How about now? Jones might not have many resources, but she’s gathering a lot of local support. The other 2018 challengers have now lined up behind Jones, including Conyers’ great-nephew Ian Conyers and the leader of the local NAACP chapter. Former state senator Coleman Young, also one of the 2018 challengers, explains why they’re lining up behind Jones. They want a black candidate representing a House district that is majority black — 54.8%, according to the Almanac of American Politics:

“I’m always for African-American leadership,” said Coleman Young II, a former state senator and one of the 2018 primary contenders who has endorsed Ms. Jones this time. “You don’t have to be Black to represent Black people, but you do have to be informed and it has to be a priority. And I just don’t see it being a priority for constituents of the 13th district right now.”

Without reliable polling, it’s tough to know whether Jones presents a real threat to Tlaib.

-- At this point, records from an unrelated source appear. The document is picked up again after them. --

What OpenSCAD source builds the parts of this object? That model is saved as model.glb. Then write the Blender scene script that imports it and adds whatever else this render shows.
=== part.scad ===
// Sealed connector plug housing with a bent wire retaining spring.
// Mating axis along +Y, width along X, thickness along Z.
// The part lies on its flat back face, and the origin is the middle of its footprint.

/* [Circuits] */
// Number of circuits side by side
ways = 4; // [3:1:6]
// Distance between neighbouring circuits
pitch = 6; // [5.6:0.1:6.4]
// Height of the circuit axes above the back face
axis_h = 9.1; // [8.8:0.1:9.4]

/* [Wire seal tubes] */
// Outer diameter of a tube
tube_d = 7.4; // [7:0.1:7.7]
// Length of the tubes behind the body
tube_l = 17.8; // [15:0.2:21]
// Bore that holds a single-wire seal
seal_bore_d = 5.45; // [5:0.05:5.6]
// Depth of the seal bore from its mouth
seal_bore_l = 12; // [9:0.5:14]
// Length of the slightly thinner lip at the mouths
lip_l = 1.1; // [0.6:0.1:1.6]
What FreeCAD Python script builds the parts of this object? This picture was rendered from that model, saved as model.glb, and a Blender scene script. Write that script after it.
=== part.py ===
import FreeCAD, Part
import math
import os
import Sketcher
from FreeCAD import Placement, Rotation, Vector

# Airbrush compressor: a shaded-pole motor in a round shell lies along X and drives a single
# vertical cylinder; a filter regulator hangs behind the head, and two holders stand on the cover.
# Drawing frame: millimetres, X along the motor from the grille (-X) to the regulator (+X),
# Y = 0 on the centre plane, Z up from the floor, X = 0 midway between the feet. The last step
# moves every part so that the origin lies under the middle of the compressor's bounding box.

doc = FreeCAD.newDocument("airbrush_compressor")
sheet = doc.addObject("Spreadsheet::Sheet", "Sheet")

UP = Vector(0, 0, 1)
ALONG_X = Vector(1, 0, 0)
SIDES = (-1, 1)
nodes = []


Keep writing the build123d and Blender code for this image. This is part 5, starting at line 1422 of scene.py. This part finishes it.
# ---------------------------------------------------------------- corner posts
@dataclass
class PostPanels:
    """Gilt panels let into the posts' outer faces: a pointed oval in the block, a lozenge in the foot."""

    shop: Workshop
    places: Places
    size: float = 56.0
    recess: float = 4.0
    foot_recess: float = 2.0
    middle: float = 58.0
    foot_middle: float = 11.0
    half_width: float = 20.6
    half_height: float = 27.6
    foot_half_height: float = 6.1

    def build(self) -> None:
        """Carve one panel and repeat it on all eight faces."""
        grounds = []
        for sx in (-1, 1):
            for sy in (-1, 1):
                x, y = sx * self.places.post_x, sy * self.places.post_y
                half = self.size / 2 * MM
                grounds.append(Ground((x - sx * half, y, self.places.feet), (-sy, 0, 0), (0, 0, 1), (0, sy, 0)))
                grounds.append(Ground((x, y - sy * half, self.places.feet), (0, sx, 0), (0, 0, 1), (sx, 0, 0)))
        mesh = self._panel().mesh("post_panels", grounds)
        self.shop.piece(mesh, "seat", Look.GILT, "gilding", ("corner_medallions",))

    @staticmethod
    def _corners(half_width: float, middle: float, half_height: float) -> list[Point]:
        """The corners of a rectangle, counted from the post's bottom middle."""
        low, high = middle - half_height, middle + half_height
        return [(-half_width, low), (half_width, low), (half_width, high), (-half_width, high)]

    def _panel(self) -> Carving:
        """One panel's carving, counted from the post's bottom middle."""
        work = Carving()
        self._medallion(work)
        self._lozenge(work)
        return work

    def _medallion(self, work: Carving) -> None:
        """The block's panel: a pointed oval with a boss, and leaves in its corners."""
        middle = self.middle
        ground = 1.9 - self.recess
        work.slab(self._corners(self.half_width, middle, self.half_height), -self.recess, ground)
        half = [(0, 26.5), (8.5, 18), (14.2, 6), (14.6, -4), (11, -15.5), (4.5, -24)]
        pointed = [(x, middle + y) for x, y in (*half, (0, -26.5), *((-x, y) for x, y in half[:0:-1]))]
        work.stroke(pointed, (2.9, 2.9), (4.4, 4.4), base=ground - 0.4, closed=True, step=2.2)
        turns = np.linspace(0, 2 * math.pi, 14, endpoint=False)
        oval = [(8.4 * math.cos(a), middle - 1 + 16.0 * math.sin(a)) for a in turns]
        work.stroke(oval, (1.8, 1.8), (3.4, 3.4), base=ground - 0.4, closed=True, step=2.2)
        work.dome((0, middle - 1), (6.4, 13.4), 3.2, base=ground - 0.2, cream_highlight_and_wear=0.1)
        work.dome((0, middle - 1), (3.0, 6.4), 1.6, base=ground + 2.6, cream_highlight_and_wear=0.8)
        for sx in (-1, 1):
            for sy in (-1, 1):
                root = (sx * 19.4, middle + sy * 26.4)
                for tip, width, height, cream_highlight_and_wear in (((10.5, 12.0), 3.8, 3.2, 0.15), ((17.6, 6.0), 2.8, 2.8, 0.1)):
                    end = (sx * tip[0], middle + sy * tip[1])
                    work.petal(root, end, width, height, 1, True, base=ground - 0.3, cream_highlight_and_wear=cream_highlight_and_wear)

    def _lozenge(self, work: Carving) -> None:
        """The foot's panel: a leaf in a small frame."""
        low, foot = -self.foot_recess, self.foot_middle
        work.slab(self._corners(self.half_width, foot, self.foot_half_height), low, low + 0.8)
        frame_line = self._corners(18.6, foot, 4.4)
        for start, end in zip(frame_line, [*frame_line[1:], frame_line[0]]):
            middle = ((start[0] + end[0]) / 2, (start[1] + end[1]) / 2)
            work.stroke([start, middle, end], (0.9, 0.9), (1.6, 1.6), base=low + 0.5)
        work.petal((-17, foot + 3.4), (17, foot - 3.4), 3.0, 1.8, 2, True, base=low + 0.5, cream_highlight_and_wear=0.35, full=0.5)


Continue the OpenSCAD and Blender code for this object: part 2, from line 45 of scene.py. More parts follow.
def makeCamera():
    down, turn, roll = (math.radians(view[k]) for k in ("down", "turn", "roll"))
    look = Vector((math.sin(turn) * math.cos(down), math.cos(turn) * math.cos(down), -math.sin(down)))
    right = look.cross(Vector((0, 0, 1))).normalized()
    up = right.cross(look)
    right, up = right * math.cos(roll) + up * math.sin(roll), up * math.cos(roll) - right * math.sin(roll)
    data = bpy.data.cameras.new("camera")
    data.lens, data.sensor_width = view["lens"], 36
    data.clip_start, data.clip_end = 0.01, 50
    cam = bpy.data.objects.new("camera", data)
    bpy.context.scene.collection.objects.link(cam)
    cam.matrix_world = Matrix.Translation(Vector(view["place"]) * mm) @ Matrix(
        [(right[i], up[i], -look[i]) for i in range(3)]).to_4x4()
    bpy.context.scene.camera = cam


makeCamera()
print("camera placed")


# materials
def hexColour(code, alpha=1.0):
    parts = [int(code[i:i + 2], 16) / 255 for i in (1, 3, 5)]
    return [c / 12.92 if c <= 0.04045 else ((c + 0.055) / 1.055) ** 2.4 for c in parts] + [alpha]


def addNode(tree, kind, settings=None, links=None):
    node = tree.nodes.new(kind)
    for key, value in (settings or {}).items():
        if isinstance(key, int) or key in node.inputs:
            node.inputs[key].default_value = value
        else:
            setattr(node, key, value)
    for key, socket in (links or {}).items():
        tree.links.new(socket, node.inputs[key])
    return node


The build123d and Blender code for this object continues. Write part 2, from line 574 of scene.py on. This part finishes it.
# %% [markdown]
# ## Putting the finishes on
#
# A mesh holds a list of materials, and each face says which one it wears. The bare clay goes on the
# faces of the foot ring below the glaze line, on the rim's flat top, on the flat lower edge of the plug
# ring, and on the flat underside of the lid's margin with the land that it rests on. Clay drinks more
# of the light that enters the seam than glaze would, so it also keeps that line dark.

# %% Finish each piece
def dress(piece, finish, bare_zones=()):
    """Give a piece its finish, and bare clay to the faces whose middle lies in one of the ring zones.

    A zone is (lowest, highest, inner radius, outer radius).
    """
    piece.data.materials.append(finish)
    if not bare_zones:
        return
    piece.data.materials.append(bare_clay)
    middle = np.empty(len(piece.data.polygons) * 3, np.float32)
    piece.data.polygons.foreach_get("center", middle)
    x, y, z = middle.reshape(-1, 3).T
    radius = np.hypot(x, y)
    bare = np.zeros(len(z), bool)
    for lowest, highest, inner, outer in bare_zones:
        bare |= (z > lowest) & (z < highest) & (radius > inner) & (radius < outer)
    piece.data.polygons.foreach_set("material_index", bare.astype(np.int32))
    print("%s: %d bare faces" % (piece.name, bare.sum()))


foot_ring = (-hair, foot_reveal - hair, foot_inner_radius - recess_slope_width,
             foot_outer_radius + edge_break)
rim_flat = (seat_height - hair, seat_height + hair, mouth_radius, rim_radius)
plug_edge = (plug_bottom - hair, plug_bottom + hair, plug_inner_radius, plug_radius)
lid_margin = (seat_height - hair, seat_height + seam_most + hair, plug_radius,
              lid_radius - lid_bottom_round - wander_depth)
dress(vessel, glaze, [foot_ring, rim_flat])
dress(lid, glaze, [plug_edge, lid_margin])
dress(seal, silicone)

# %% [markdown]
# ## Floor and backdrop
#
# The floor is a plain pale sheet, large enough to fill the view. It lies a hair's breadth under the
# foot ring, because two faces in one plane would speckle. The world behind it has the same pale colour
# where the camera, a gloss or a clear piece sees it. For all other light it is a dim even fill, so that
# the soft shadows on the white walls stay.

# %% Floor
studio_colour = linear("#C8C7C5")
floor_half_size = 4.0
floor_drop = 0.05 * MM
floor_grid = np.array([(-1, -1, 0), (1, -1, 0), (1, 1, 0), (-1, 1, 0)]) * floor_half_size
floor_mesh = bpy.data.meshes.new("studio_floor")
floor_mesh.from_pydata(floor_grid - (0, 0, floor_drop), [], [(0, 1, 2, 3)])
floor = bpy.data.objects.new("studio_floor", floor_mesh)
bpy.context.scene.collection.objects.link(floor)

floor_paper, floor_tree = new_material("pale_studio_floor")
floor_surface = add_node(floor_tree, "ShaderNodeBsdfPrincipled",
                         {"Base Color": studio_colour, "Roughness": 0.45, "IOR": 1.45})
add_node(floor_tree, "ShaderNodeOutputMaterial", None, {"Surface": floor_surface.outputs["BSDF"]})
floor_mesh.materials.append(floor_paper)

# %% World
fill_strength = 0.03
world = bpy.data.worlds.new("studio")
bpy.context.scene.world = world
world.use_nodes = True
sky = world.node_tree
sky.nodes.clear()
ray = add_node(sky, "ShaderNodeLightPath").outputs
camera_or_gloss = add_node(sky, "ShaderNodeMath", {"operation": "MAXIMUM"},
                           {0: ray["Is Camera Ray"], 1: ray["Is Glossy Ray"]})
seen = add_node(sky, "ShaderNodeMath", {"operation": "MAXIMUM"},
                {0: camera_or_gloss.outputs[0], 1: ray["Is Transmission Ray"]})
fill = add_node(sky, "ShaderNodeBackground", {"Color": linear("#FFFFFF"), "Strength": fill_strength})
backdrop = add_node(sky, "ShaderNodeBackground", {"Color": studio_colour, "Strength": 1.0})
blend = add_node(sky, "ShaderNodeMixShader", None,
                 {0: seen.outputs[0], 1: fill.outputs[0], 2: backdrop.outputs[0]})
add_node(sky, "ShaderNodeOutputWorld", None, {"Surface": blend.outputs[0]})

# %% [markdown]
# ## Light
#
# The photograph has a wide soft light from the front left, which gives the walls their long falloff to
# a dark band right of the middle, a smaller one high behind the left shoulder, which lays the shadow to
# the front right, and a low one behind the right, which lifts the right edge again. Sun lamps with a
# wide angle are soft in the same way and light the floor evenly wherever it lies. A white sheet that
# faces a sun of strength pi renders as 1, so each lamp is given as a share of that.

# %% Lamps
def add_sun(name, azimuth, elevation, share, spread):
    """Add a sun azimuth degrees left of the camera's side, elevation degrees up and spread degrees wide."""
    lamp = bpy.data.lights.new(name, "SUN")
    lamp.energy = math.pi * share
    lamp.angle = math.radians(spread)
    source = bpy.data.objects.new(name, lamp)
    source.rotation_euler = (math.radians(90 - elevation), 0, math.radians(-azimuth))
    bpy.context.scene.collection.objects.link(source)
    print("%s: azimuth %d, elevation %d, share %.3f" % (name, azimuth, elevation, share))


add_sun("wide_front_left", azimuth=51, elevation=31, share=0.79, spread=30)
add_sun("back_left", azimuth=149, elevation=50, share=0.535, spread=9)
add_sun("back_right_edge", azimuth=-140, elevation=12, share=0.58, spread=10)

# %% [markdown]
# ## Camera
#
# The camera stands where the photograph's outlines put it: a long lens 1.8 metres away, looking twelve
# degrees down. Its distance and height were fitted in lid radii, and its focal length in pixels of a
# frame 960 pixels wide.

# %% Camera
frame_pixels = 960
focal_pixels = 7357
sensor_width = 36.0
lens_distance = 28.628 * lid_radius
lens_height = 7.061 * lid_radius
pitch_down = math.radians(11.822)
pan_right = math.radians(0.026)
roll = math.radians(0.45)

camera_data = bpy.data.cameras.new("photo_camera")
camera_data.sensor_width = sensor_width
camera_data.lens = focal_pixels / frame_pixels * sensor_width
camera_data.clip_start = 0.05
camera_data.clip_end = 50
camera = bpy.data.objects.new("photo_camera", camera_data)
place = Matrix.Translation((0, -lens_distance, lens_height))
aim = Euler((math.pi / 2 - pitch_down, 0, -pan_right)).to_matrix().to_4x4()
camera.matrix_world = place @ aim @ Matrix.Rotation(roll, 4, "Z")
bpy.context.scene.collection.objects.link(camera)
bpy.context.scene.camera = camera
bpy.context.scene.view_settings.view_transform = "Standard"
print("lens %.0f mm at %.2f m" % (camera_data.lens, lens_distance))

However, Tlaib’s self-promotion as a Squad members and a Bernie Sanders acolyte has apparently rubbed everyone the wrong way. Jones has promised a return to Conyers’ style of representation — bringing home the bacon and promoting Detroit’s issues, not a pet agenda.

If that annoyance has become widespread, Jones might well steal a march on Tlaib, just as Melton-Meaux may do in MN-05. Put that together with the momentum of Black Lives Matter in cities like Detroit, and the chances of voters coalescing around an African-American woman go up considerably. In this case, that big war chest Tlaib has might even end up playing against her by reminding constituents of her focus outside the district, along with the focus on Jones’ authenticity.

The fact that the NYT has picked up on this possibility suggests that a surprise Jones win is more than just a theoretical outcome. That makes the August 4th primary worth watching, and popcorn worth passing.